Monday, October 13, 2008

Isn't It Just Like God?

I am currently reading Eugene Peterson's latest book, "Tell It Slant, a conversation on the language of Jesus in his stories and prayers" (available in bookstores on October 15). In chapter 2, where Peterson re-visits the story of the Good Samaritan, I found these words: “One of the standard ploys of defensiveness is to seize the offense to put the other person on the defense, to take attention off of my weakness or fault and shift attention to the other person.” Immediately my mind went to my recent e-mail response to the brother in Christ who thinks I'm emergent/postmodern. When he came to mind, I thought, "Oh, man! God you couldn't be asking me to look at my own defensiveness toward him, could you?" But, of course, He was. And isn't it just like God to use Eugene Peterson to call me to repentance for my defensiveness toward someone who thinks Eugene Peterson's translation of Scripture is "nothing short of a hack job on scripture through the distortions of a mystic."

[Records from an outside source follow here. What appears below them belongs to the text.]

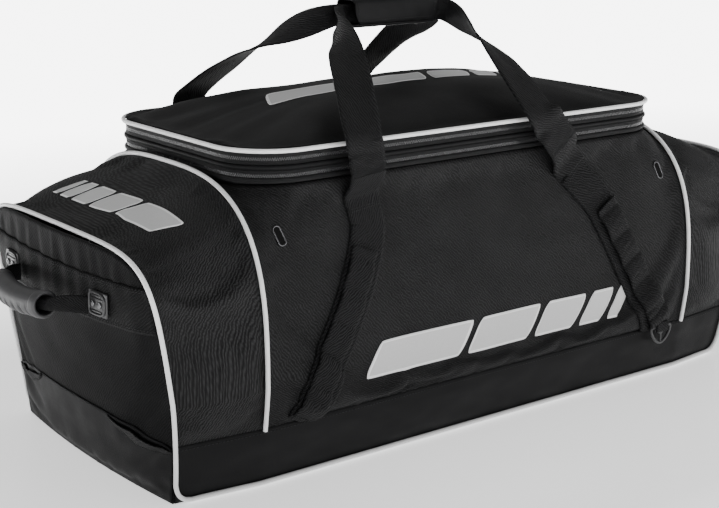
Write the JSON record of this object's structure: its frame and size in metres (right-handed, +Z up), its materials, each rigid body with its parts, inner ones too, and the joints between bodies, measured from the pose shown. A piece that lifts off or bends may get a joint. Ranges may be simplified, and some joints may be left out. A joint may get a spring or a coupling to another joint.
{
  "type": "hockey equipment bag",
  "caption": "Soft-sided sports equipment bag with a domed zip-open lid, piped end pockets, folding carry straps in a padded wrap and rubber end grips.",
  "frame": {"origin": "centre of the bag's underside, on the surface it stands on", "axes": "+Z up; +X along the bag's length, to the right seen from the front; -Y is the front"},
  "size_m": [1.1136, 0.4385, 0.527],
  "materials": {
    "coated_fabric": "smooth coated cloth with a dull sheen",
    "base_board": "matte",
    "woven_fabric": "coarse woven, matte",
    "piping": "soft satin",
    "zip_tape": "fine ribbed tape",
    "webbing": "ribbed webbing",
    "grip_rubber": "satin",
    "hard_plastic": "satin",
    "eyelet": "glossy"
  },
  "bodies": {
    "bag": {"back_boot_panel": "coated_fabric", "back_left_anchor_webbing": "webbing", "back_left_daisy_chain": "webbing", "back_left_vent_eyelet": "eyelet", "back_panel": "woven_fabric", "back_right_anchor_webbing": "webbing", "back_right_daisy_chain": "webbing", "back_right_vent_eyelet": "eyelet", "base_board": "base_board", "body_zip_tape": "zip_tape", "edge_piping": "piping", "floor_panel": "coated_fabric", "front_boot_panel": "coated_fabric", "front_left_anchor_webbing": "webbing", "front_left_daisy_chain": "webbing", "front_left_vent_eyelet": "eyelet", "front_panel": "woven_fabric", "front_right_anchor_webbing": "webbing", "front_right_daisy_chain": "webbing", "front_right_vent_eyelet": "eyelet", "left_back_fitting": "hard_plastic", "left_back_rivet_plate": "hard_plastic", "left_divider": "woven_fabric", "left_end_panel": "woven_fabric", "left_front_fitting": "hard_plastic", "left_front_rivet_plate": "hard_plastic", "left_handle_patch": "woven_fabric", "left_pocket_shell": "woven_fabric", "left_seam_piping": "piping", "right_back_fitting": "hard_plastic", "right_back_rivet_plate": "hard_plastic", "right_divider": "woven_fabric", "right_end_panel": "woven_fabric", "right_front_fitting": "hard_plastic", "right_front_rivet_plate": "hard_plastic", "right_handle_patch": "woven_fabric", "right_pocket_shell": "woven_fabric", "right_seam_piping": "piping", "ring_tab": "webbing"},
    "collar": {"collar_band": "zip_tape", "expansion_gusset": "woven_fabric"},
    "lid": {"lid_zip_tape": "zip_tape", "lid_panel": "woven_fabric", "lid_piping": "piping"},
    "front_strap": {"front_strap_webbing": "webbing"},
    "back_strap": {"back_strap_webbing": "webbing", "wrap_pad": "coated_fabric"},
    "wrap_flap": {"wrap_flap": "coated_fabric"},
    "strap_ring": {"strap_ring": "hard_plastic"},
    "left_handle": {"left_grip": "grip_rubber", "left_grip_core": "webbing"},
    "right_handle": {"right_grip": "grip_rubber", "right_grip_core": "webbing"},
    "lid_front_slider": {"lid_front_slider": "hard_plastic"},
    "lid_front_pull": {"lid_front_pull": "hard_plastic"},
    "lid_back_slider": {"lid_back_slider": "hard_plastic"},
    "lid_back_pull": {"lid_back_pull": "hard_plastic"},
    "expansion_slider": {"expansion_slider": "hard_plastic"},
    "expansion_pull": {"expansion_pull": "hard_plastic"}
  },
  "joints": [
    {"name": "expansion_slide", "type": "slide", "parent": "bag", "child": "collar", "axis": [0, 0, 1], "range_m": [0, 0.04]},
    {"name": "lid_hinge", "type": "hinge", "parent": "collar", "child": "lid", "pos_m": [0, 0.17, 0.3692], "axis": [-1, 0, 0], "range_deg": [0, 90]},
    {"name": "front_strap_fold", "type": "hinge", "parent": "collar", "child": "front_strap", "pos_m": [0, -0.202, 0.345], "axis": [1, 0, 0], "range_deg": [0, 180]},
    {"name": "back_strap_fold", "type": "hinge", "parent": "collar", "child": "back_strap", "pos_m": [0, 0.202, 0.345], "axis": [-1, 0, 0], "range_deg": [0, 180]},
    {"name": "wrap_flap_hinge", "type": "hinge", "parent": "back_strap", "child": "wrap_flap", "pos_m": [0, 0.01825, 0.516], "axis": [-1, 0, 0], "range_deg": [0, 110]},
    {"name": "strap_ring_hinge", "type": "hinge", "parent": "bag", "child": "strap_ring", "pos_m": [0.30056, -0.21482, 0.074], "axis": [-1, 0, 0], "range_deg": [0, 100]},
    {"name": "left_handle_hinge", "type": "hinge", "parent": "bag", "child": "left_handle", "pos_m": [-0.50146, 0, 0.224], "axis": [0, 1, 0], "range_deg": [0, 66]},
    {"name": "right_handle_hinge", "type": "hinge", "parent": "bag", "child": "right_handle", "pos_m": [0.50146, 0, 0.224], "axis": [0, -1, 0], "range_deg": [0, 66]},
    {"name": "lid_front_zip", "type": "slide", "parent": "collar", "child": "lid_front_slider", "axis": [0, -1, 0], "range_m": [0, 0.04]},
    {"name": "lid_back_zip", "type": "slide", "parent": "collar", "child": "lid_back_slider", "axis": [0, 1, 0], "range_m": [0, 0.04]},
    {"name": "expansion_zip", "type": "slide", "parent": "bag", "child": "expansion_slider", "axis": [0, 1, 0], "range_m": [-0.03, 0.03]},
    {"name": "lid_front_pull_hinge", "type": "hinge", "parent": "lid_front_slider", "child": "lid_front_pull", "pos_m": [0.3454, -0.052, 0.3724], "axis": [0, -1, 0], "range_deg": [0, 110]},
    {"name": "lid_back_pull_hinge", "type": "hinge", "parent": "lid_back_slider", "child": "lid_back_pull", "pos_m": [0.3454, -0.033, 0.3724], "axis": [0, -1, 0], "range_deg": [0, 110]},
    {"name": "expansion_pull_hinge", "type": "hinge", "parent": "expansion_slider", "child": "expansion_pull", "pos_m": [0.3454, 0.06, 0.3531], "axis": [0, -1, 0], "range_deg": [0, 80]}
  ],
  "couplings": [
    {"joint": "front_strap_fold", "follows": "lid_hinge", "ratio": 2},
    {"joint": "back_strap_fold", "follows": "lid_hinge", "ratio": 2}
  ]
}
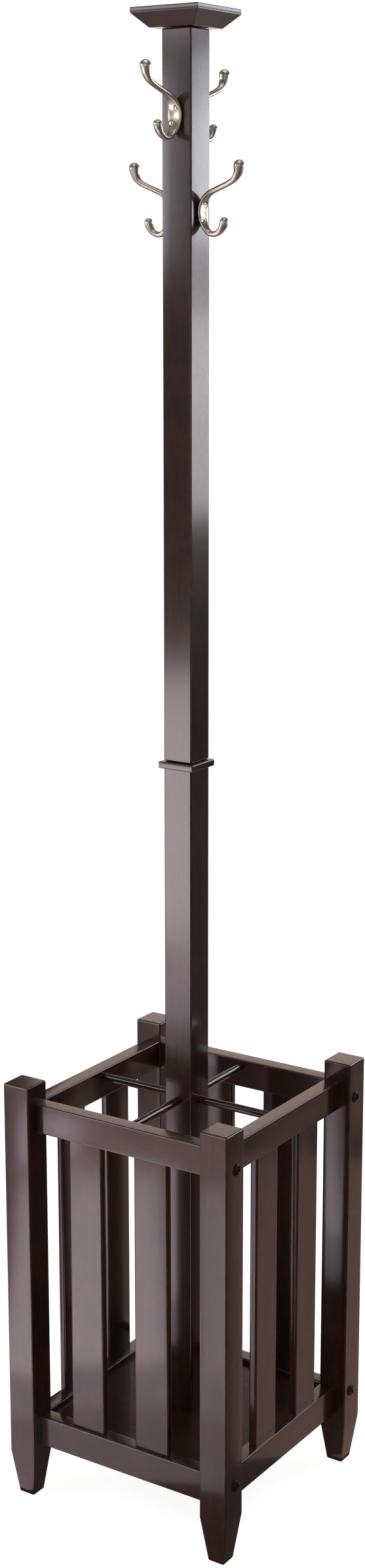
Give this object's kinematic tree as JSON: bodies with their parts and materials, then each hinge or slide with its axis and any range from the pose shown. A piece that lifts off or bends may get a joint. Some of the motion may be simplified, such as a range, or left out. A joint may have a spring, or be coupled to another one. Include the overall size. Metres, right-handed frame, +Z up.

So today I wrote an apology to my brother in Christ. The apology was for the defensive tone I took in my quite lengthy response to his concerns about my theology. If my theology and pedagogy are orthodox, than why the defensiveness? Rather than simply inviting him into a dialogue, I came at him with a point-by-point rebuttal to what he had written about what he perceived to be my theological positions. After reading the Peterson quote, I went back to my e-mail to this brother and found that, in the emotions of the moment, I had made sure it was clear that I was on the side of Jesus and Paul in my teaching methods, which certainly had to communicate that somehow he was not. As I looked back over my lengthy e-mail response, I had to admit to him that, at some level, I had felt, "I've been in vocational ministry about as long as he's been alive." In case you missed it, that's called pride. Not a particularly endearing or engaging quality to exhibit.

So I took the time to acknowledge my sin against him and to let him know that my door is still open if he wants a dialogue rather than a monologue from either him or me. I don't know if he'll take me up on the offer, but I didn't want to resist what seemed clear to me to be what the Holy Spirit was asking me to do. Isn't it just like God to use all the pieces of our life (the books we read, the people we encounter, even the failures [which being translated means sin] we experience), if we'll let Him, to conform us to the image of His Son?